Incidentally, Canon City (1948) might be considered for this short list of film noir with the word 'city' in the title, but it's a prison break movie, and maybe has less to do with a 'criminal spirit of the city' style of movies we're seeing here.

There is a slight influence of The Asphalt Jungle in City That Never Sleeps, as both feature a crooked lawyer, a pretty woman too evil for comfort, and a safe to rob. William Talman's robbery sequence is super-thrilling in fact, and more so in that it's just one aspect of an entire creatures of the night repertoire. 
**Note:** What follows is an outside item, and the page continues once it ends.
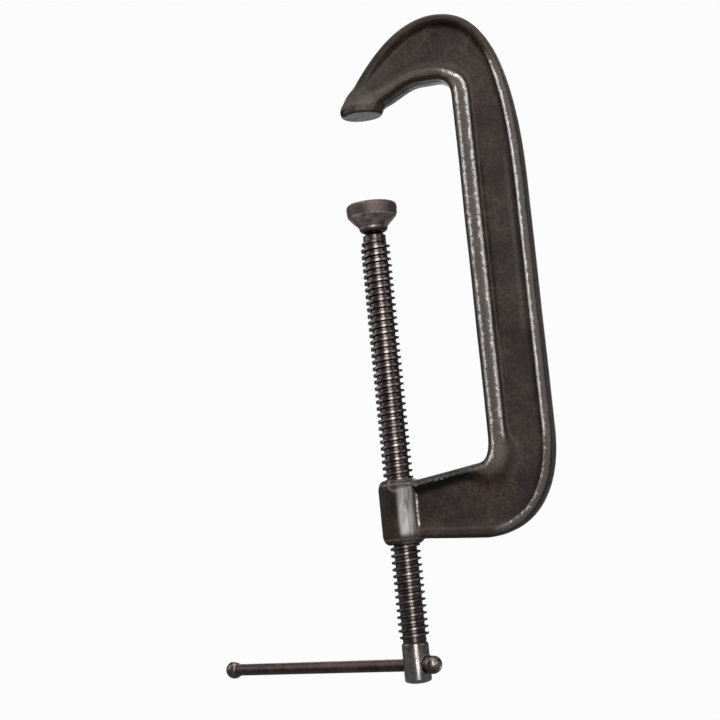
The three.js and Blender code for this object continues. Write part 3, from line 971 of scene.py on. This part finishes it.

The literary notion at work is in the hands of the writers of City That Never Sleeps, an attempt to catch the spirit of a city — a difficult ask, and perhaps a theme never bettered than by O. Henry. More than other movies like it, City That Never Sleeps has a light step, seen for exemple in such noir witticism as:

Waitress to Bartender: Two Old Fashions- no ice, no water, no sugar, no grenadine.

 

City That Never Sleeps (1953) on Wikipedia






Sally 'Angel Face' Connors: When I first came to this town I was gonna be - oh, there were a lot of things I was gonna do. Become famous. But Chicago's the big melting pot, and I got melted, but good.



Fundamentally however, the sugar daddy story remains as intact as ever, not much adapted since the early 1930s. The nasty rich guy always seems to have an doting younger woman nearby, but scratch her surface and the hurt oozes forth.

Penrod Biddel: I tried my best to help you the same as I helped others in the past. You, Lydia, the first time I saw you...

Lydia Biddel: [Interrupting] I was selling coffee and hamburgers behind a counter in a railroad station.

Penrod Biddel: Yes, I had an hour to kill.

Lydia Biddel: [Bitterly] And you used it to murder years of my life.